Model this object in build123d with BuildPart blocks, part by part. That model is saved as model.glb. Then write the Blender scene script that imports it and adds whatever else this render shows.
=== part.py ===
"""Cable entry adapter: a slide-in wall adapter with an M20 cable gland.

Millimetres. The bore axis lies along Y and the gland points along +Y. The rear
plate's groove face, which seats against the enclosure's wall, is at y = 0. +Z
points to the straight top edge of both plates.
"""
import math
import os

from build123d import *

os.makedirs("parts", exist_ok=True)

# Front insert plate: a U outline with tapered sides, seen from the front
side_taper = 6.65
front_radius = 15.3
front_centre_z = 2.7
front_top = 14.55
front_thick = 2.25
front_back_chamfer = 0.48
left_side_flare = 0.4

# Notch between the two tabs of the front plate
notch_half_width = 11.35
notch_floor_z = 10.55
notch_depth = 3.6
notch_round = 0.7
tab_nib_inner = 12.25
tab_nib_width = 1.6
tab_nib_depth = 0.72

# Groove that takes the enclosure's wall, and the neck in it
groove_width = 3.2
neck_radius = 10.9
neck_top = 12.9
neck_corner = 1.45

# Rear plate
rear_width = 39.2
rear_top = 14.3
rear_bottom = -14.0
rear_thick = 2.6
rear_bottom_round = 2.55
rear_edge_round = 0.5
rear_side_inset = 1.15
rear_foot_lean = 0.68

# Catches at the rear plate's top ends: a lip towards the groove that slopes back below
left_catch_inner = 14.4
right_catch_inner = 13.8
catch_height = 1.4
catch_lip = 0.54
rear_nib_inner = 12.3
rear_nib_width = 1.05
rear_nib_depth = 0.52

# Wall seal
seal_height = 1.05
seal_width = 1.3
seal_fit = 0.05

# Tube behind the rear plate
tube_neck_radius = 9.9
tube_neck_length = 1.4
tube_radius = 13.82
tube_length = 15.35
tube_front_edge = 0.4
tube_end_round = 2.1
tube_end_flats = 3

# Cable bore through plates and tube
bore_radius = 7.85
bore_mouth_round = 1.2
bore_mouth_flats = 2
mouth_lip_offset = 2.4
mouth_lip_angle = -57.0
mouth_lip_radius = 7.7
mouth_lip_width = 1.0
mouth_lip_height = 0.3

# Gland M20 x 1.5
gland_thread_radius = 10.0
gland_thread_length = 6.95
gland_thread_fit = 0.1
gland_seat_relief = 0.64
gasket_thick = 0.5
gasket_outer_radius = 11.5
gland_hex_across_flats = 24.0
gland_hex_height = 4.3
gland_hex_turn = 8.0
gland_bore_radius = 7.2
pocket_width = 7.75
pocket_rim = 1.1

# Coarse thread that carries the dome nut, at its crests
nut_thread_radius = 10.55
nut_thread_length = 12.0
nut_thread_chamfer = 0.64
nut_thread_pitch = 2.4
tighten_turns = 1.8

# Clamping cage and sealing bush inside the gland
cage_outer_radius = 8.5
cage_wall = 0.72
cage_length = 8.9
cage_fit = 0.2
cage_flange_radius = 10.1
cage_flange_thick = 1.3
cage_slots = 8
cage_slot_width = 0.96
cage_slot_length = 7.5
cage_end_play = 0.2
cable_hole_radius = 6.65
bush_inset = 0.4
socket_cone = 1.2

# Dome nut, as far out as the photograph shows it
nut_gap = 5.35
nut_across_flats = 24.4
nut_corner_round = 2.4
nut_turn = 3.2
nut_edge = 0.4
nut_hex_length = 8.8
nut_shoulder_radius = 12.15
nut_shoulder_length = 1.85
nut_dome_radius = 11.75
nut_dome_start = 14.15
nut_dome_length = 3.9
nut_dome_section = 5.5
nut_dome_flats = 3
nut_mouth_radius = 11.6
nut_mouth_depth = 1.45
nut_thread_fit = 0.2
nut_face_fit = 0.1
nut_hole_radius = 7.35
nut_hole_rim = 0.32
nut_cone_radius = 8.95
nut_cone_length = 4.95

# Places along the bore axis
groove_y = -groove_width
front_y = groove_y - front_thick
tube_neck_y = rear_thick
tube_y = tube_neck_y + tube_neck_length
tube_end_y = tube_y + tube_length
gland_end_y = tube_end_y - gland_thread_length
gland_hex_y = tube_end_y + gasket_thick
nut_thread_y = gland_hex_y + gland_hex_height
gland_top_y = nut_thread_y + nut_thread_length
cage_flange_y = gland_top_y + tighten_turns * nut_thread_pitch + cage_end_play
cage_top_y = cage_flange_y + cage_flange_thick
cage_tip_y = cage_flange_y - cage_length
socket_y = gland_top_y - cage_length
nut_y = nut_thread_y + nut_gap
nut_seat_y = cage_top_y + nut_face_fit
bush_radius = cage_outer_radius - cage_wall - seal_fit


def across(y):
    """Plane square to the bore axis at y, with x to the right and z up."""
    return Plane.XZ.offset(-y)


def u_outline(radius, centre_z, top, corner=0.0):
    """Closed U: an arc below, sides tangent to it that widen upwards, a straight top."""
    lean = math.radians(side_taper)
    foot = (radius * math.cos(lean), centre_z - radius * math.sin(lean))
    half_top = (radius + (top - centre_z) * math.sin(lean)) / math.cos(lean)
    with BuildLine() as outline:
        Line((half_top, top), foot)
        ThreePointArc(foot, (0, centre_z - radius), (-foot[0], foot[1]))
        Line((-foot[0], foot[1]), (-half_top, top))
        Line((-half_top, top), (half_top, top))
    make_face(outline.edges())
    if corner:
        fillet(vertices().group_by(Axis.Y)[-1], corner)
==
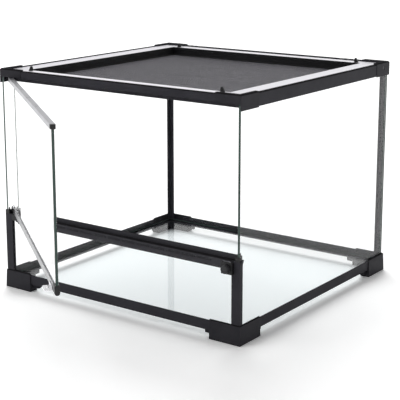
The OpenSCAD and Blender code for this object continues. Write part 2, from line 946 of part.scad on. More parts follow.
...
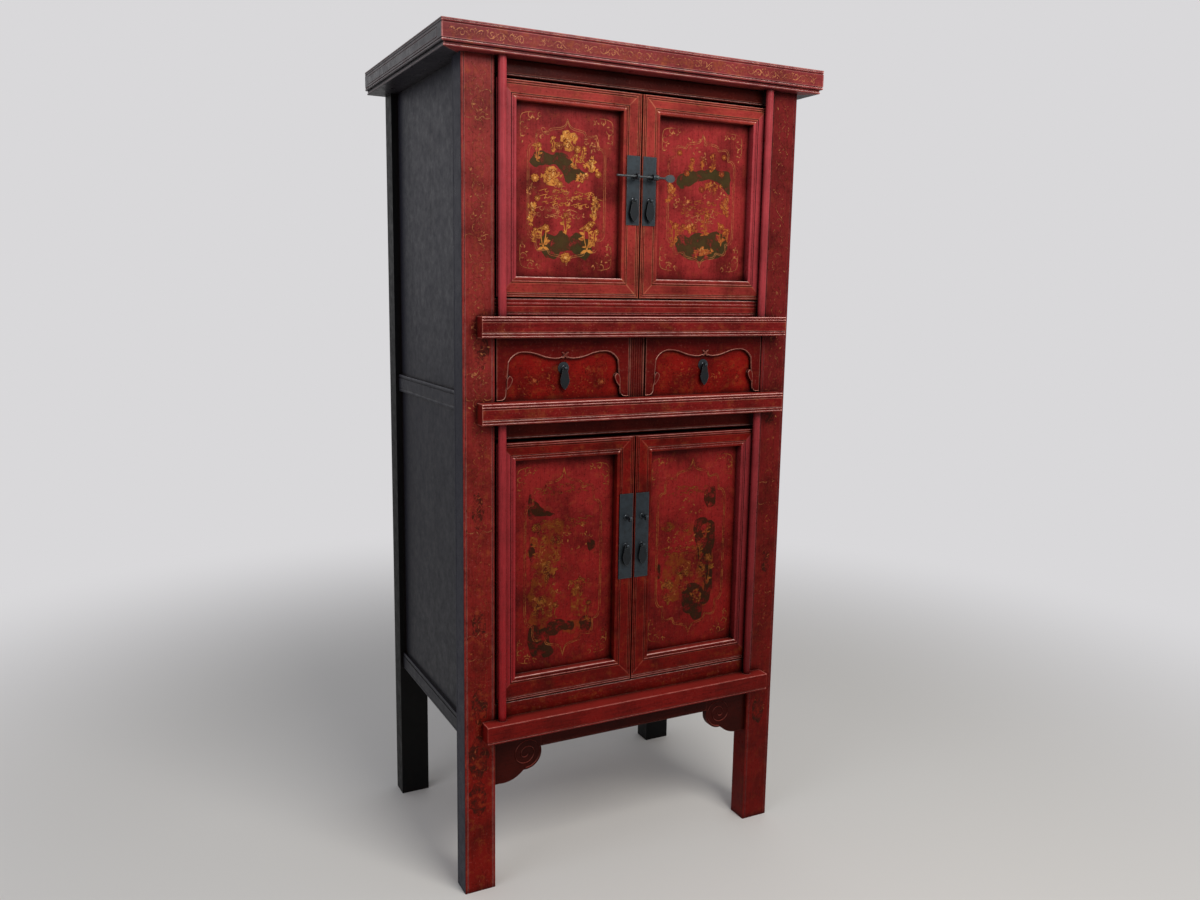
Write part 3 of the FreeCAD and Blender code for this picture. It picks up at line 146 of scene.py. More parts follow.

• Task goal: Copy out every line of the material above that mentions the word "code".

• Completed task:
The OpenSCAD and Blender code for this object continues. Write part 2, from line 946 of part.scad on. More parts follow.
Write part 3 of the FreeCAD and Blender code for this picture. It picks up at line 146 of scene.py. More parts follow.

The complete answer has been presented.